→ **YOUR INSTRUCTIONS**:
Write out the data again in full, exactly as it reads.

========================================================================

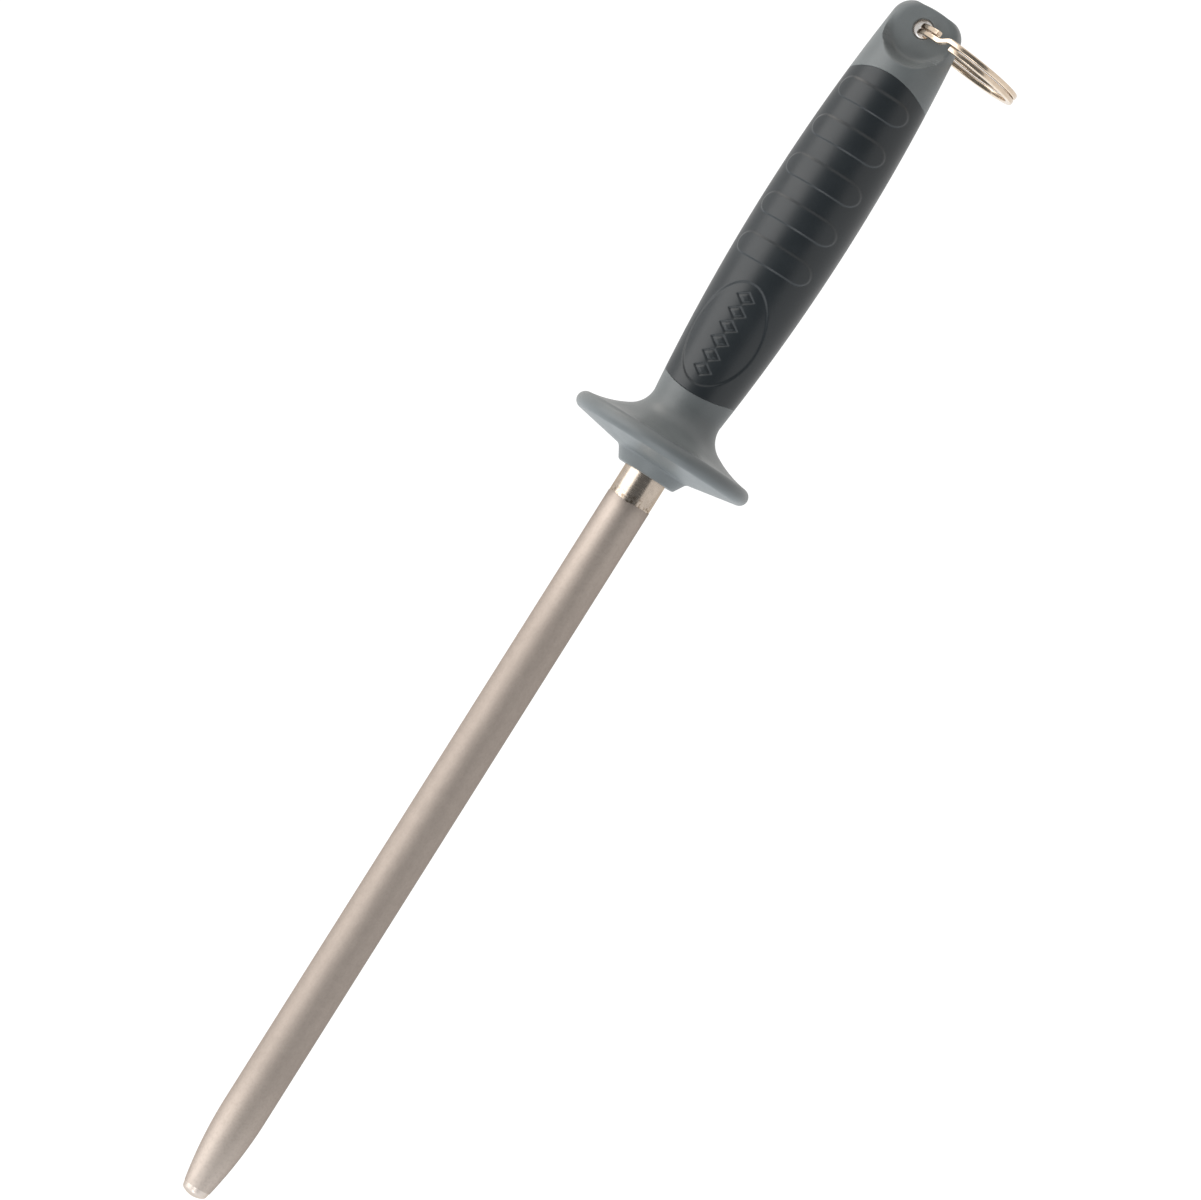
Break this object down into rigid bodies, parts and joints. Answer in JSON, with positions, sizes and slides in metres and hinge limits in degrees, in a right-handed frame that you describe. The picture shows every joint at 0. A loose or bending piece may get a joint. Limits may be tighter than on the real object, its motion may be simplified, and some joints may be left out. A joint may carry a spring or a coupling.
{
  "type": "knife sharpening steel",
  "caption": "Round abrasive-coated sharpening rod with a rounded point, a flared hand guard, a soft-gripped handle and a split ring through its butt.",
  "frame": {"origin": "on the rod's axis, at the handle collar's end face, where the rod leaves the handle", "axes": "+Z along the rod's axis towards the butt of the handle (the point is at -Z), +X towards the side the split ring hangs out at rest, Y along the lanyard hole"},
  "size_m": [0.0573, 0.0538, 0.3758],
  "materials": {
    "rod_steel": "polished",
    "abrasive": "fine grit, bonded",
    "inner_steel": "as drawn",
    "core_plastic": "fine satin",
    "grip_rubber": "soft matte",
    "liner_metal": "bright",
    "ring_metal": "bright"
  },
  "bodies": {
    "steel": {"rod_tube": "rod_steel", "abrasive_coating": "abrasive", "tang": "inner_steel", "tang_pin": "inner_steel", "handle_core": "core_plastic", "grip_sleeve": "grip_rubber", "lanyard_liner": "liner_metal"},
    "ring": {"split_ring": "ring_metal"}
  },
  "joints": [
    {"name": "ring_swing", "type": "hinge", "parent": "steel", "child": "ring", "pos_m": [0, 0, 0.14075], "axis": [0, -1, 0], "range_deg": [-52, 240]}
  ]
}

========================================================================

→ **TASK SOLUTION**:
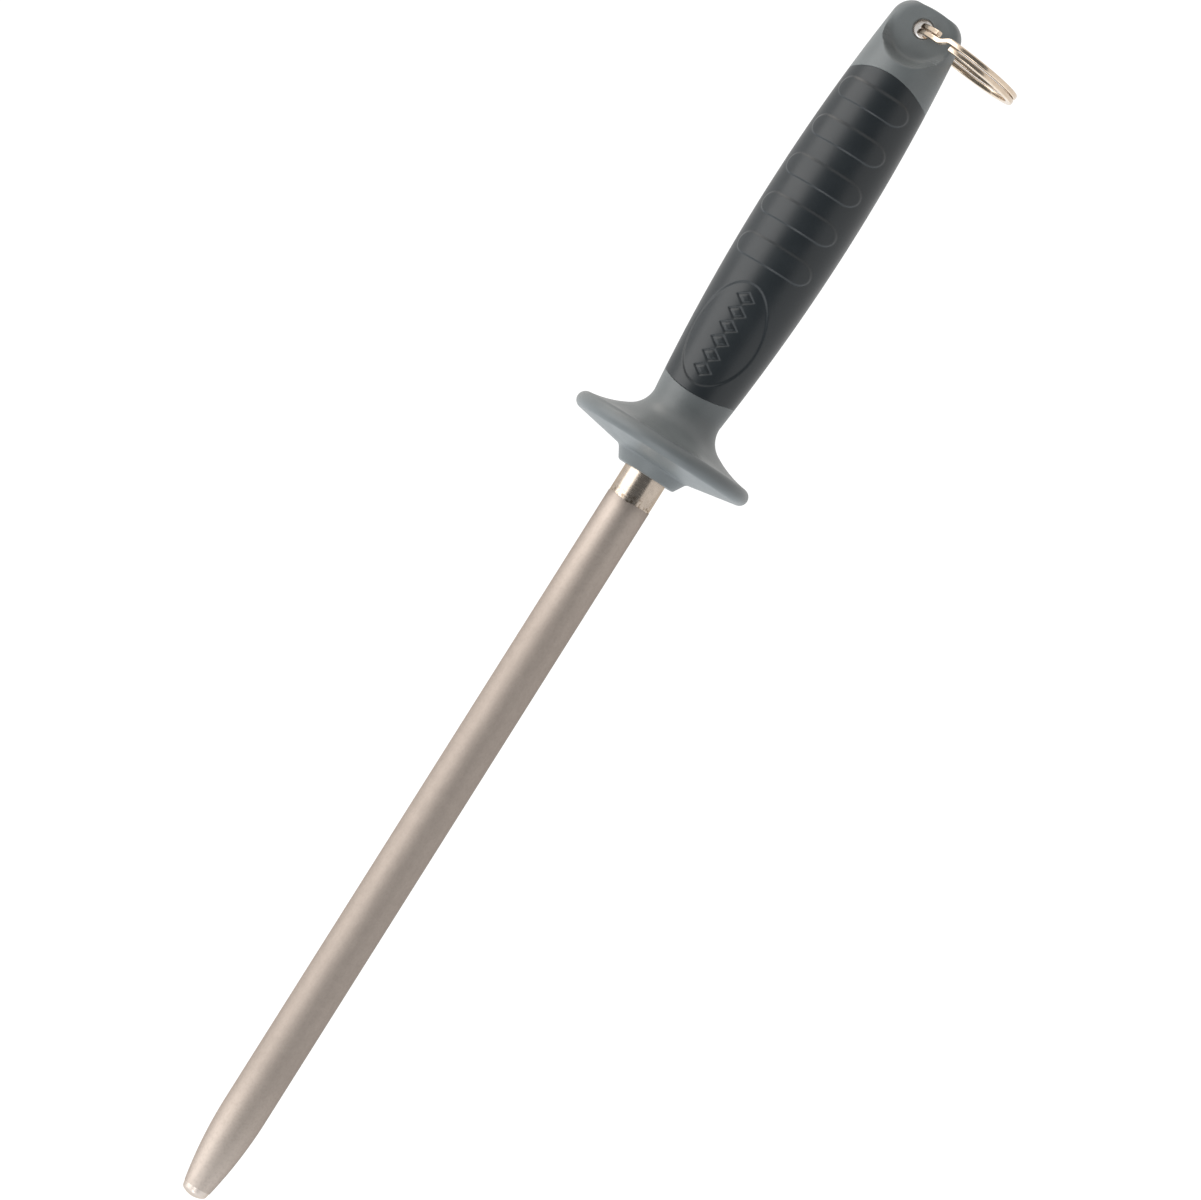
Break this object down into rigid bodies, parts and joints. Answer in JSON, with positions, sizes and slides in metres and hinge limits in degrees, in a right-handed frame that you describe. The picture shows every joint at 0. A loose or bending piece may get a joint. Limits may be tighter than on the real object, its motion may be simplified, and some joints may be left out. A joint may carry a spring or a coupling.
{
  "type": "knife sharpening steel",
  "caption": "Round abrasive-coated sharpening rod with a rounded point, a flared hand guard, a soft-gripped handle and a split ring through its butt.",
  "frame": {"origin": "on the rod's axis, at the handle collar's end face, where the rod leaves the handle", "axes": "+Z along the rod's axis towards the butt of the handle (the point is at -Z), +X towards the side the split ring hangs out at rest, Y along the lanyard hole"},
  "size_m": [0.0573, 0.0538, 0.3758],
  "materials": {
    "rod_steel": "polished",
    "abrasive": "fine grit, bonded",
    "inner_steel": "as drawn",
    "core_plastic": "fine satin",
    "grip_rubber": "soft matte",
    "liner_metal": "bright",
    "ring_metal": "bright"
  },
  "bodies": {
    "steel": {"rod_tube": "rod_steel", "abrasive_coating": "abrasive", "tang": "inner_steel", "tang_pin": "inner_steel", "handle_core": "core_plastic", "grip_sleeve": "grip_rubber", "lanyard_liner": "liner_metal"},
    "ring": {"split_ring": "ring_metal"}
  },
  "joints": [
    {"name": "ring_swing", "type": "hinge", "parent": "steel", "child": "ring", "pos_m": [0, 0, 0.14075], "axis": [0, -1, 0], "range_deg": [-52, 240]}
  ]
}